King's 76.498 career stroke average ranks eighth in school history. An All-District 26 and All-Carolinas Conference honoree in 1983 and 1985, he has three of Guilford's 30-lowest season averages. On the hardcourts, King averaged 10.4 points and 5.5 rebounds per game in two-and-a-half seasons. He lives in his hometown of Virginia Beach, VA, with his wife and two children and works as the head golf professional at the Cavalier Golf and Yacht Club. King remains an active golfer and has won numerous Middle Atlantic Professional Golf Association (MAPGA) tournaments, including the 1990 MAPGA Tournament of Champions.
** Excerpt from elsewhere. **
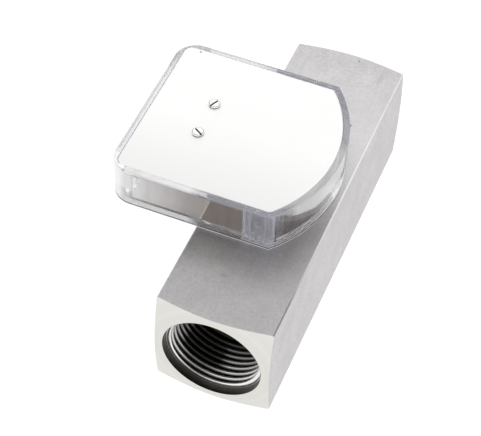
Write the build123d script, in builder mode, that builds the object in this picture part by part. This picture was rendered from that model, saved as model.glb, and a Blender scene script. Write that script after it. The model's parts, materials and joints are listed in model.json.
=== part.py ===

Macon played two football seasons under coach Block
Smith at Guilford despite no prior gridiron experience. Macon, who
played soccer and baseball, but not football at Providence High School in
Randolph County, caught Smith's eye while hauling trash on campus at the
end of his sophomore year. After learning the game as a junior, Macon started
every game at left guard as a senior and helped the Quakers to a 6-3 record in
1939.
Macon is being inducted into the Hall for his outstanding service to the athletics department and the college. He retired in 1984 after serving as vice president of the Jefferson-Pilot Corporation and is well known as a civic leader in Greensboro. Macon chaired Guilford's Board of Trustees from 1980-88 during his 28-year tenure on the board. He was one of three co-chairs in Guilford's Our Time in History capital campaign, which recently surpassed its $50-million goal 11 months ahead of schedule. In 1988, Guilford trustees and other friends contributed over $100,000 to name the terrace entrance to the college's library after Macon and his wife Hazel '41. The recipient of Guilford's 1978 Distinguished Alumnus Award, Macon lives in Greensboro and is a member of the Rotary Club of Greensboro and First Baptist Church. .
This year's class raises Guilford's Athletics Hall of Fame membership to 177. Past inductees include NBA stars M.L. Carr '73 and World B. Free '76, major-league baseball players Ernie Shore '13, Rick Ferrell '28 and Tom Zachary '18.